Instruments de gestion
6. La prévention et le contrôle intégrés de la pollution font intervenir divers instruments de gestion. En choisissant parmi ces instruments, une attention toute particulière doit être portée :
a) à la délivrance de permis uniques, englobant tous les rejets et procédés ;
b) à la liaison entre les instruments de protection de l'environnement et les mécanismes d'aménagement du territoire et de gestion des ressources naturelles, ainsi que la réglementation de services tels que les transports et autres moyens de communication ;
c) à la réalisation d'études d'impact sur l'environnement relatives aux propositions et projets d'actions ;
d) à la planification de l'action des pouvoirs publics en vue de mettre au point des stratégies conduisant à une amélioration globale de la qualité de l'environnement ;
e) à l'intégration au niveau des autorités chargées de l'inspection et de l'application des mesures ;
f) à l'utilisation d'instruments économiques ;
g) à l'encouragement et/ou au subventionnement de la mise au point de technologies plus propres ; et
h) à la prise en compte des problèmes liés à l'ensemble du cycle de vie lors de l'élaboration de plans de gestion industrielle.
Les méthodes techniques
7. Les méthodes techniques utilisées pour étayer la prévention et le contrôle intégrés de la pollution devraient elles-mêmes présenter un caractère intégré.

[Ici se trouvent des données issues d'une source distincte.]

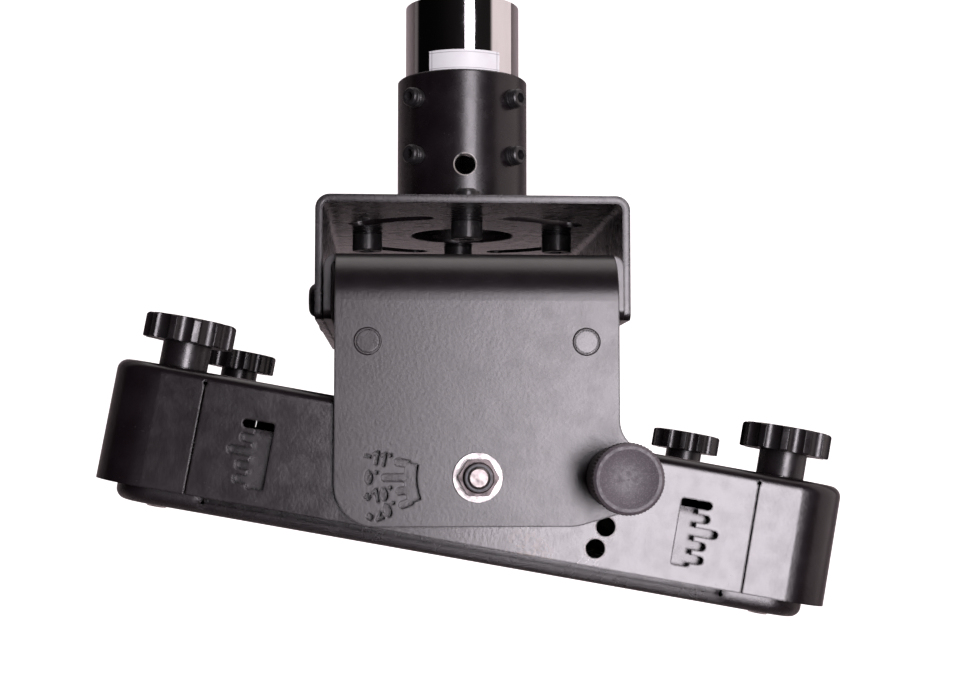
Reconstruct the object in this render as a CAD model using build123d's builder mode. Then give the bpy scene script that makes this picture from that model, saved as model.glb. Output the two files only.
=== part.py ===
from build123d import *
import os
from math import cos, radians, sin, sqrt

# A hanging two-axis mount head. Units are millimetres.
# The origin is the centre of the drop tube's top end. +Z runs up the tube, -Y is the front,
# where the index plunger is, and +X is to the right seen from the front.

os.makedirs("parts", exist_ok=True)

# ---- Driving dimensions -------------------------------------------------------------------

sheet = 3.0  # every bracket is folded from this sheet
gap = 0.3  # room left between faces of different bodies
running = 0.05  # radial clearance of a pin that turns in its hole
seat = 0.05  # radial clearance of a piece fixed in its hole
m8 = 4.0  # radius of every M8 shank
m8_clear = 4.5  # radius of an M8 clearance hole
m8_across_flats = 13.0

# Drop tube and its collar
tube_radius = 25.0
tube_wall = 2.0
tube_length = 92.0
label_thickness = 0.15
label_height = 9.0
label_half_angle = 37.0
collar_top = -33.0
collar_radius = 28.5
flange_radius = 50.0
flange_thickness = 3.0
set_screw_heights = (-44.3, -69.0)
set_screw_stand_out = 5.5
cross_hole_z = -74.0

# Yoke
yoke_top = -98.0
yoke_bottom = -145.5
yoke_half_width = 60.0
yoke_half_depth = 95.0
yoke_bend = 5.5
yoke_centre_hole = 22.5
yoke_bolt_circle = 41.7
yoke_slot_circle = 57.0
yoke_slot_width = 10.0
yoke_slot_arc = 31.0
yoke_slot_azimuths = (55, 125, 235, 305)
screw_head_radius = 6.5
screw_head_height = 7.0

# Side joint between yoke and tilt bracket
side_bolt_y = 45.0
side_bolt_z = -134.0
side_tilt = 3.0  # degrees each way
side_slot_width = 8.6
button_radius = 7.0
button_height = 4.4

# Tilt bracket
bracket_top = -122.0
bracket_half_width = 51.5
bracket_face = 123.0  # outer faces of its front and rear plates, along Y
bracket_bend = 19.0
plate_bottom = -222.4
plate_corner = 15.0
plate_lobe = 13.0
plate_lobe_fillet = 11.0
ear_face = 56.4
ear_half_length = 103.0
ear_bottom = -146.0
ear_bend = 4.5
stud_x = 39.5
stud_z = -155.8
stud_radius = 4.3

# Altitude pivot, index circle and scale
pivot_z = -204.7
rest_angle = 10.2  # the arm hangs this far clockwise, seen from the front
index_radius = 50.0
index_altitudes = (-11, 0, 10, 20)
index_hole = 3.5
scale_inner = 21.6
scale_outer = 26.2
scale_finger_tips = {-11: 30.4, 0: 34.5, 10: 29.6, 20: 29.8}
scale_finger_width = 2.6
scale_labels = {-11: "-11°", 0: "0°", 10: "+10°", 20: "+20°"}

# Arm shell, in the arm's own directions: u along it, w up from the pivot
arm_half_length = 137.0
arm_face = 118.8
arm_corner = 19.0
arm_top = 20.0
arm_bottom = -24.5
arm_bend = 4.0
arm_slit_u = 102.0
arm_slit_top = 16.0
comb_inner = 74.8
comb_outer = 81.4
comb_top = 6.0
comb_bottom = -18.4
comb_finger_w = (4.5, -0.5, -5.5, -10.5, -15.5)
comb_finger_tip = 86.3
comb_middle_tip = 90.0
comb_finger_width = 3.0

# Inner tray
tray_half_length = 129.0
tray_face = 114.6
tray_corner = 15.0
tray_top = 3.0
tray_bottom = -30.5
tray_bend = 4.0
tray_slit_u = 95.6
tray_panel_recess = 1.2
tray_centre_hole = 30.0
payload_half_pitch = 50.0
payload_hole = 3.3

# Height knobs
knob_u = 113.5
knob_y = 100.0
knob_radius = 16.7
knob_bottom = 29.5
knob_top = 38.6
knob_stem_radius = 8.9
knob_flutes = 12
knob_flute_radius = 4.0
knob_flute_depth = 1.8
bush_radius = 7.0
bush_top = -1.0

# Index plunger
plunger_travel = 4.5
plunger_pin = 3.4
plunger_face = 154.0  # front face of its knob, as a distance along -Y
plunger_knob_radius = 12.25
plunger_hub_radius = 11.5

# ---- Planes and shared shapes -------------------------------------------------------------

arm_u = Vector(cos(radians(rest_angle)), 0, -sin(radians(rest_angle)))
arm_w = Vector(sin(radians(rest_angle)), 0, cos(radians(rest_angle)))
pivot = Vector(0, 0, pivot_z)
arm_plane = Plane(origin=pivot, x_dir=arm_u, z_dir=arm_w)
arm_up = Axis(pivot, arm_w)


def arm_side(y):
    """Plane across the arm at y, facing the front, with u to the right and w up."""
    return Plane(origin=pivot + Vector(0, y, 0), x_dir=arm_u, z_dir=(0, -1, 0))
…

Ces méthodes techniques comprennent :
a) une analyse de chaque stade du cycle de vie commerciale d'une substance ou d'un produit (depuis sa conception et sa fabrication jusqu'à son élimination) et du cycle de vie dans l'environnement (y compris la transformation et le transfert des substances chimiques dans les différents milieux de l'environnement) ;
b) une analyse des multiples voies d'exposition ;
c) l'utilisation d'inventaires des rejets d'une installation dans tous les milieux, associés à des inventaires des entrées de matières, afin de permettre l'établissement de bilans-matières ; et
d) la surveillance de l'état des milieux de l'environnement et des organismes qui y vivent, ainsi que de l'état du patrimoine culturel et esthétique, afin de déterminer les niveaux de dégradation ou les tendances.